Speaking of forest fires, Julie Buxbaum‘s Year on Fire uses fire season in Wood Valley as a backdrop for changing friendships as a single kiss with new boy Rohan shakes the foundation of the connection among twins Arch and Immie and their best friend, Paige. There’s even an arson in the school bathroom, if you need more heat!

There are few things better to beat the heat than ice cream. Melt with You by Jennifer Dugan is a funny and heartfelt queer YA rom-com about two girls on a summer road trip in an ice cream truck. Former best friends Fallon and Chloe haven’t talked since a fateful summer they hooked up. But a year later, a series of unfortunate events mean they’ll be working an ice cream truck together through a heated road trip. Not since the Smashing Pumpkins‘ “Today” music video has an ice cream truck been filled with such angst!

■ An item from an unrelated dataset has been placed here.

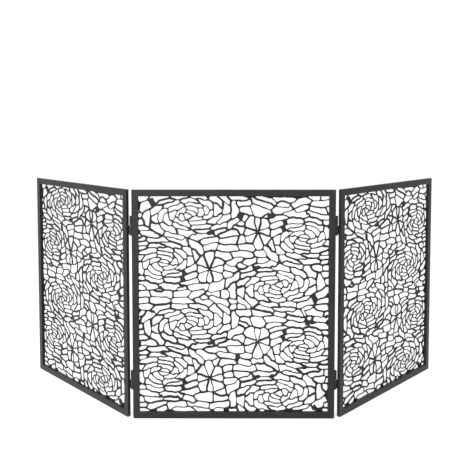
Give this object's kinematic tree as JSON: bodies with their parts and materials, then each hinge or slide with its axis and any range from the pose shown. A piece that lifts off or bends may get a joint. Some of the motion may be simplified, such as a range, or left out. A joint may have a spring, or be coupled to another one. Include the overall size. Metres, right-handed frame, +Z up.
{
  "type": "folding fireplace screen",
  "caption": "Folding fireplace screen of flat steel panels with openwork rose lattice, joined by barrel hinges so the wings fold.",
  "frame": {"origin": "on the floor under the middle of the centre panel's bottom rail, at mid-width and mid-depth of the tube", "axes": "+X to the right seen from the front, +Y back towards the fire, +Z up; the wings stand folded back at rest"},
  "size_m": [1.4226, 0.4164, 0.7],
  "materials": {
    "frame_powder_coat": "fine textured black powder coat",
    "sheet_powder_coat": "fine textured black powder coat",
    "hinge_powder_coat": "black powder coat",
    "hinge_pin_steel": "bright turned steel",
    "washer_brass": "plain brass"
  },
  "bodies": {
    "centre": {"centre_rail_bottom": "frame_powder_coat", "centre_rail_top": "frame_powder_coat", "centre_stile_left": "frame_powder_coat", "centre_stile_right": "frame_powder_coat", "centre_rose_sheet": "sheet_powder_coat", "hinge_left_top_barrel_upper": "hinge_powder_coat", "hinge_left_bottom_barrel_upper": "hinge_powder_coat", "hinge_right_top_barrel_upper": "hinge_powder_coat", "hinge_right_bottom_barrel_upper": "hinge_powder_coat"},
    "left_wing": {"left_wing_rail_bottom": "frame_powder_coat", "left_wing_rail_top": "frame_powder_coat", "left_wing_stile_left": "frame_powder_coat", "left_wing_stile_right": "frame_powder_coat", "left_wing_rose_sheet": "sheet_powder_coat", "hinge_left_top_barrel_lower": "hinge_powder_coat", "hinge_left_top_pin": "hinge_pin_steel", "hinge_left_top_washer": "washer_brass", "hinge_left_bottom_barrel_lower": "hinge_powder_coat", "hinge_left_bottom_pin": "hinge_pin_steel", "hinge_left_bottom_washer": "washer_brass"},
    "right_wing": {"right_wing_rail_bottom": "frame_powder_coat", "right_wing_rail_top": "frame_powder_coat", "right_wing_stile_left": "frame_powder_coat", "right_wing_stile_right": "frame_powder_coat", "right_wing_rose_sheet": "sheet_powder_coat", "hinge_right_top_barrel_lower": "hinge_powder_coat", "hinge_right_top_pin": "hinge_pin_steel", "hinge_right_top_washer": "washer_brass", "hinge_right_bottom_barrel_lower": "hinge_powder_coat", "hinge_right_bottom_pin": "hinge_pin_steel", "hinge_right_bottom_washer": "washer_brass"}
  },
  "joints": [
    {"name": "left_wing_fold", "type": "hinge", "parent": "centre", "child": "left_wing", "pos_m": [-0.3104, 0.008, 0], "axis": [0, 0, -1], "range_deg": [-78, 134]},
    {"name": "right_wing_fold", "type": "hinge", "parent": "centre", "child": "right_wing", "pos_m": [0.3104, 0.008, 0], "axis": [0, 0, 1], "range_deg": [-78, 110]}
  ]
}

As Bruno Mars noted in “Uptown Funk,” there’s not much hotter than a dragon’s breath – at least we think that’s what he’s talking about when he croons, “Too hot. Make a dragon wanna’ retire, man.” E.K. Johnston agrees, as her book The Story of Owen: The Dragon Slayer of Trondheim combines the heat of dragon fire with the heat of climate change. See, sixteen-year-old Owen is training to be a dragon-slayer in modern-day Canada, so he (and his friend and bard Siobhan) can protect his rural town from dragons who feed on fossil fuels. Yes, in this world dragons feed on carbon emissions (!).

Sure it’s hot now, but is it horses-combusting-into-flame hot? Then you need to read Ashlords by  Scott Reintgen, an epic fantasy story about three “phoenix riders” who compete in a multi-day horse race in which the horses, made of ash and alchemy, are summoned back to life each sunrise with uniquely crafted powers to cover impossible distances and challenges before bursting into flames at sunset. (Kentucky Derby, time to up your game.)

Stay cool, stay hydrated, and enjoy some hot reads!